I think a practical use of AI is a better approach than trying to promote some sort of non-realistic vision of it. AI is not there yet to simply take a human out of the equation. It's certainly not good enough yet to answer all the questions, especially the hard ones. But it can assist in the optimization of repeatable tasks. Lowering cost, having the data asset available when you need it. That's what's crucial to navigating a disruptive market.
The Short Term Pain and Long Term Gain Problem
Recently, while discussing market conditions with a colleague, I found a relevant phrase often used in the world of sports: short-term pain and long-term gain. And I think it captures something important about why companies struggle with making the right investments at the right time.
We tend to be an impatient society in general. We expect things very quickly. We get frustrated when things don't happen the next day. Transit times are being squeezed because consumers expect more, faster. We've almost been spoiled to the point where if something isn't coming the next day, we think there's something wrong. And that impatience permeates through the entire supply chain.

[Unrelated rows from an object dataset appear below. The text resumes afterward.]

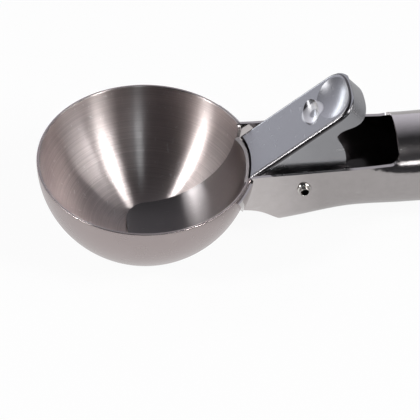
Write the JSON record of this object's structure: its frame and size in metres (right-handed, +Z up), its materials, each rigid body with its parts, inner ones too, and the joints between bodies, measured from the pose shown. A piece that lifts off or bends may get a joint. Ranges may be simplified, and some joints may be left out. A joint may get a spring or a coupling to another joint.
{
  "type": "lever ice cream scoop",
  "caption": "Stainless steel ice cream scoop: hemispherical bowl, tubular handle, and a sprung thumb lever that sweeps a scraper blade through the bowl.",
  "frame": {"origin": "middle of the footprint's box on the table, with the scoop lying on its bowl and its handle's rear end", "axes": "+X from the bowl along the handle, +Z up, +Y to the scoop's left as seen from the handle; the rim tips 4.05 degrees up at the bowl's front"},
  "size_m": [0.1908, 0.058, 0.0455],
  "materials": {
    "bowl_steel": "brushed stainless steel, fine rings inside",
    "handle_steel": "polished stainless steel",
    "lever_steel": "satin stainless steel",
    "blade_steel": "polished stainless steel",
    "rivet_steel": "bright stainless steel",
    "spring_steel": "drawn spring wire",
    "washer_plastic": "dark nylon"
  },
  "bodies": {
    "handle": {"scoop_bowl": "bowl_steel", "handle_shell": "handle_steel", "end_cap": "handle_steel", "hang_eyelet": "rivet_steel", "pivot_rivet": "rivet_steel", "pivot_sleeve": "rivet_steel", "lever_washers": "washer_plastic", "return_spring": "spring_steel"},
    "lever": {"thumb_lever": "lever_steel", "scraper_blade": "blade_steel"}
  },
  "joints": [
    {"name": "lever_press", "type": "hinge", "parent": "handle", "child": "lever", "pos_m": [-0.02533, 0, 0.02077], "axis": [0, 1, 0], "range_deg": [0, 34], "stiffness_Nm_per_rad": 0.15, "springref_deg": -28.65, "deforming": ["return_spring"]}
  ]
}
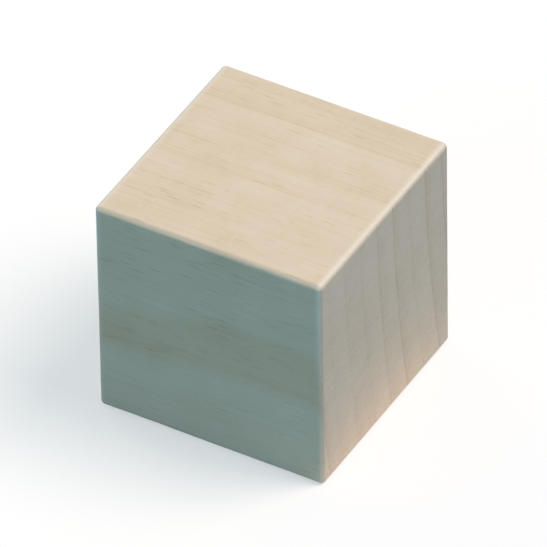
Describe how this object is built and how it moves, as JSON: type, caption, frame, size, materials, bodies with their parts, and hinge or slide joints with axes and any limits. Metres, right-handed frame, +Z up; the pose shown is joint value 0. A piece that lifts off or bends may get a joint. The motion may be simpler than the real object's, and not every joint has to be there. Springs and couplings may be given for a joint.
{
  "type": "wooden cube",
  "caption": "Small solid cube of bare pale hardwood with eased edges, for counting, stacking, building or gluing.",
  "frame": {"origin": "middle of the base, on the surface that the cube stands on", "axes": "+Z is up; +X runs with the grain, so the faces looking along +X and -X show end grain; +Y runs across the grain and makes the frame right-handed"},
  "size_m": [0.0254, 0.0254, 0.0254],
  "materials": {
    "bare_hardwood": "sanded smooth, no varnish or paint: matte side grain, slightly duller and pinker end grain"
  },
  "bodies": {
    "root": {"wooden_cube": "bare_hardwood"}
  },
  "joints": []
}
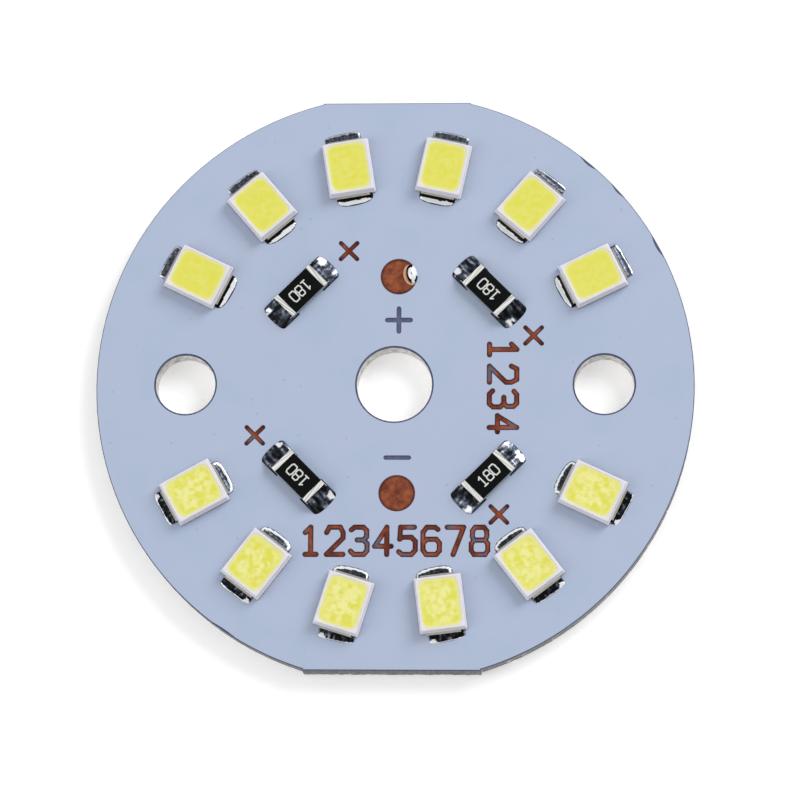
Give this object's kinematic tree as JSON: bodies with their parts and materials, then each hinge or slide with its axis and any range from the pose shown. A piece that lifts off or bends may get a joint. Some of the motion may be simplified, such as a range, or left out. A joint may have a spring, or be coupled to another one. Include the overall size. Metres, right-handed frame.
{
  "type": "round led board",
  "caption": "Round aluminium-core board with a ring of white LEDs, chip resistors, two wire pads and plain screw holes.",
  "frame": {"origin": "on the axis of the centre hole, in the back face of the board", "axes": "+Z out of the face that carries the LEDs, +Y from the negative to the positive wire pad, +X to the right"},
  "size_m": [0.035, 0.0341, 0.0023],
  "materials": {
    "aluminium_base": "rolled",
    "dielectric": "matte",
    "copper": "etched, dull",
    "solder_mask": "matte",
    "led_housing": "matte",
    "led_leads": "silver plated",
    "phosphor": "cast",
    "die": "polished",
    "resistor_ceramic": "sintered",
    "resistor_coat": "glazed",
    "resistor_cap": "tinned",
    "solder": "reflowed"
  },
  "bodies": {
    "root": {"aluminium_base": "aluminium_base", "copper_links": "copper", "copper_negative": "copper", "copper_positive": "copper", "dielectric": "dielectric", "led_01_housing": "led_housing", "led_01_leads": "led_leads", "led_01_phosphor": "phosphor", "led_02_housing": "led_housing", "led_02_leads": "led_leads", "led_02_phosphor": "phosphor", "led_03_housing": "led_housing", "led_03_leads": "led_leads", "led_03_phosphor": "phosphor", "led_04_housing": "led_housing", "led_04_leads": "led_leads", "led_04_phosphor": "phosphor", "led_05_housing": "led_housing", "led_05_leads": "led_leads", "led_05_phosphor": "phosphor", "led_06_housing": "led_housing", "led_06_leads": "led_leads", "led_06_phosphor": "phosphor", "led_07_housing": "led_housing", "led_07_leads": "led_leads", "led_07_phosphor": "phosphor", "led_08_housing": "led_housing", "led_08_leads": "led_leads", "led_08_phosphor": "phosphor", "led_09_housing": "led_housing", "led_09_leads": "led_leads", "led_09_phosphor": "phosphor", "led_10_housing": "led_housing", "led_10_leads": "led_leads", "led_10_phosphor": "phosphor", "led_11_housing": "led_housing", "led_11_leads": "led_leads", "led_11_phosphor": "phosphor", "led_12_housing": "led_housing", "led_12_leads": "led_leads", "led_12_phosphor": "phosphor", "led_dies": "die", "led_solder_joints": "solder", "resistor_1_body": "resistor_ceramic", "resistor_1_caps": "resistor_cap", "resistor_1_coat": "resistor_coat", "resistor_2_body": "resistor_ceramic", "resistor_2_caps": "resistor_cap", "resistor_2_coat": "resistor_coat", "resistor_3_body": "resistor_ceramic", "resistor_3_caps": "resistor_cap", "resistor_3_coat": "resistor_coat", "resistor_4_body": "resistor_ceramic", "resistor_4_caps": "resistor_cap", "resistor_4_coat": "resistor_coat", "resistor_solder_joints": "solder", "solder_bead": "solder", "solder_mask": "solder_mask"}
  },
  "joints": []
}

The reality is that some of the fundamental changes that need to take place may take some time. That's just the way it is, and that's how it works. We find ourselves in a global market where trade has been influenced by tariffs to incentivize more US manufacturing. While that may play out well in the long run (short transit times, lower transportation costs, but higher product costs), in the short run, we are enduring the pain of tariffs on the overall cost of goods. Similarly, investing in the data asset to support a long-term data and digital modernization strategy may require more than desired investments in data infrastructure and data science resources.
Consumers Are Raising the Bar on Visibility
There's another angle to this that ties directly back to technology investment. Consumers today want more transparency. If your package isn't here, they want to know where it is and why it isn't here. That expectation isn't going away.
And that's really a tech enablement strategy. If you invested in the technology, and possibly AI on top of it, asking a simple question like "where's my stuff" should be easy to answer. But if you haven't made those investments during the stable periods, you're going to be playing catch-up when the pressure hits, and customers start asking harder questions.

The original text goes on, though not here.